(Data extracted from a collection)
-=-=-=-=-

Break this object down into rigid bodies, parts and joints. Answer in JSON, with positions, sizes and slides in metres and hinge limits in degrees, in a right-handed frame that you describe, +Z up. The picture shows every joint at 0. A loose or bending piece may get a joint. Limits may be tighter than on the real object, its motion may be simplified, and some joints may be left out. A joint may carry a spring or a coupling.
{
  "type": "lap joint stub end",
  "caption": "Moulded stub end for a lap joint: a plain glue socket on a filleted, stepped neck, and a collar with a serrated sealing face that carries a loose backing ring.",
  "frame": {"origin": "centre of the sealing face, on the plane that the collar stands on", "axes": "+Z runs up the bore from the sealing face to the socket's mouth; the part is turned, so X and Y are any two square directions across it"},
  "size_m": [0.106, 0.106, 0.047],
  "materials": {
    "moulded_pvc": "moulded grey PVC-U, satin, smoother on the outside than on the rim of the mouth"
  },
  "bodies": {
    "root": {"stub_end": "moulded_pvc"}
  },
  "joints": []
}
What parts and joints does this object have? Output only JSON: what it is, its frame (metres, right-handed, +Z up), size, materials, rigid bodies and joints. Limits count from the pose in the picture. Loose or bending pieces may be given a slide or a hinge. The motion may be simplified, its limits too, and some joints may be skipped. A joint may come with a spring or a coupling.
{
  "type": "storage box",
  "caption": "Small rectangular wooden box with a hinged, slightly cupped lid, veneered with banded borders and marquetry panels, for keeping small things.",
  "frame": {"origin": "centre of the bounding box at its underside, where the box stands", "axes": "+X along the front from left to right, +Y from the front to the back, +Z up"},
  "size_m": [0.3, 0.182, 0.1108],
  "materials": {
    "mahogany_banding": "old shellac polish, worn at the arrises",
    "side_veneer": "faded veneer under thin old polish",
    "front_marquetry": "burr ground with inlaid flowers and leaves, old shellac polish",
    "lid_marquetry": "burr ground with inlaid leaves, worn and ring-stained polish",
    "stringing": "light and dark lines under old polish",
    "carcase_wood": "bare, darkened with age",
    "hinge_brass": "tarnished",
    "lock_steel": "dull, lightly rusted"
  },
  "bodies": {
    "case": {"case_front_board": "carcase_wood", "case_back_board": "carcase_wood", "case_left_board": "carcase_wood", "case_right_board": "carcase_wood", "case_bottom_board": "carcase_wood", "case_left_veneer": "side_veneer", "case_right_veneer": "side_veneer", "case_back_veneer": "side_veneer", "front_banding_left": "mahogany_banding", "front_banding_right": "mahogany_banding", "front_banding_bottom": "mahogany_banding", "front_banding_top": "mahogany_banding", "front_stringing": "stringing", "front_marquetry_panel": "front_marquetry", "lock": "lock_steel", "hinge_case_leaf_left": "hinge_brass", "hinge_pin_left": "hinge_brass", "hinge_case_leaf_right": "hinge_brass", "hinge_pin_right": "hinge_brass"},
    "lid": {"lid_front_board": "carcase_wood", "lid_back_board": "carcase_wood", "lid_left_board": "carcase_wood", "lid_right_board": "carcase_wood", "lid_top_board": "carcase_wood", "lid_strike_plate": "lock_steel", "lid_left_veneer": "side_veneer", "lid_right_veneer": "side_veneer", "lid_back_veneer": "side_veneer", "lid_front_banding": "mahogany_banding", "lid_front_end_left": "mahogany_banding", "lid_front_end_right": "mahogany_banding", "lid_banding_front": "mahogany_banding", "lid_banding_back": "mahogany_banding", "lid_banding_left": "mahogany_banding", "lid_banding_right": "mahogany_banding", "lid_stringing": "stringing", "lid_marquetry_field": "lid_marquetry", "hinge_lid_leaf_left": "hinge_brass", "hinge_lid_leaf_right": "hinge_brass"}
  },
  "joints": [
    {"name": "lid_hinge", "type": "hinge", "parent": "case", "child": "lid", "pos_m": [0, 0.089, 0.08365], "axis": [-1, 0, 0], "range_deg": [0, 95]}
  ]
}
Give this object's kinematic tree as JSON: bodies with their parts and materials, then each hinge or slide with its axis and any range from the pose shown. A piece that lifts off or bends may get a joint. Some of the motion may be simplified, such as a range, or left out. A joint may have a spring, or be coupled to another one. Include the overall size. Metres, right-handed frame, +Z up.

-=-=-=-=-

## Job
Output the data above exactly, please, line for line.

## Written solution
Break this object down into rigid bodies, parts and joints. Answer in JSON, with positions, sizes and slides in metres and hinge limits in degrees, in a right-handed frame that you describe, +Z up. The picture shows every joint at 0. A loose or bending piece may get a joint. Limits may be tighter than on the real object, its motion may be simplified, and some joints may be left out. A joint may carry a spring or a coupling.
{
  "type": "lap joint stub end",
  "caption": "Moulded stub end for a lap joint: a plain glue socket on a filleted, stepped neck, and a collar with a serrated sealing face that carries a loose backing ring.",
  "frame": {"origin": "centre of the sealing face, on the plane that the collar stands on", "axes": "+Z runs up the bore from the sealing face to the socket's mouth; the part is turned, so X and Y are any two square directions across it"},
  "size_m": [0.106, 0.106, 0.047],
  "materials": {
    "moulded_pvc": "moulded grey PVC-U, satin, smoother on the outside than on the rim of the mouth"
  },
  "bodies": {
    "root": {"stub_end": "moulded_pvc"}
  },
  "joints": []
}
What parts and joints does this object have? Output only JSON: what it is, its frame (metres, right-handed, +Z up), size, materials, rigid bodies and joints. Limits count from the pose in the picture. Loose or bending pieces may be given a slide or a hinge. The motion may be simplified, its limits too, and some joints may be skipped. A joint may come with a spring or a coupling.
{
  "type": "storage box",
  "caption": "Small rectangular wooden box with a hinged, slightly cupped lid, veneered with banded borders and marquetry panels, for keeping small things.",
  "frame": {"origin": "centre of the bounding box at its underside, where the box stands", "axes": "+X along the front from left to right, +Y from the front to the back, +Z up"},
  "size_m": [0.3, 0.182, 0.1108],
  "materials": {
    "mahogany_banding": "old shellac polish, worn at the arrises",
    "side_veneer": "faded veneer under thin old polish",
    "front_marquetry": "burr ground with inlaid flowers and leaves, old shellac polish",
    "lid_marquetry": "burr ground with inlaid leaves, worn and ring-stained polish",
    "stringing": "light and dark lines under old polish",
    "carcase_wood": "bare, darkened with age",
    "hinge_brass": "tarnished",
    "lock_steel": "dull, lightly rusted"
  },
  "bodies": {
    "case": {"case_front_board": "carcase_wood", "case_back_board": "carcase_wood", "case_left_board": "carcase_wood", "case_right_board": "carcase_wood", "case_bottom_board": "carcase_wood", "case_left_veneer": "side_veneer", "case_right_veneer": "side_veneer", "case_back_veneer": "side_veneer", "front_banding_left": "mahogany_banding", "front_banding_right": "mahogany_banding", "front_banding_bottom": "mahogany_banding", "front_banding_top": "mahogany_banding", "front_stringing": "stringing", "front_marquetry_panel": "front_marquetry", "lock": "lock_steel", "hinge_case_leaf_left": "hinge_brass", "hinge_pin_left": "hinge_brass", "hinge_case_leaf_right": "hinge_brass", "hinge_pin_right": "hinge_brass"},
    "lid": {"lid_front_board": "carcase_wood", "lid_back_board": "carcase_wood", "lid_left_board": "carcase_wood", "lid_right_board": "carcase_wood", "lid_top_board": "carcase_wood", "lid_strike_plate": "lock_steel", "lid_left_veneer": "side_veneer", "lid_right_veneer": "side_veneer", "lid_back_veneer": "side_veneer", "lid_front_banding": "mahogany_banding", "lid_front_end_left": "mahogany_banding", "lid_front_end_right": "mahogany_banding", "lid_banding_front": "mahogany_banding", "lid_banding_back": "mahogany_banding", "lid_banding_left": "mahogany_banding", "lid_banding_right": "mahogany_banding", "lid_stringing": "stringing", "lid_marquetry_field": "lid_marquetry", "hinge_lid_leaf_left": "hinge_brass", "hinge_lid_leaf_right": "hinge_brass"}
  },
  "joints": [
    {"name": "lid_hinge", "type": "hinge", "parent": "case", "child": "lid", "pos_m": [0, 0.089, 0.08365], "axis": [-1, 0, 0], "range_deg": [0, 95]}
  ]
}
Give this object's kinematic tree as JSON: bodies with their parts and materials, then each hinge or slide with its axis and any range from the pose shown. A piece that lifts off or bends may get a joint. Some of the motion may be simplified, such as a range, or left out. A joint may have a spring, or be coupled to another one. Include the overall size. Metres, right-handed frame, +Z up.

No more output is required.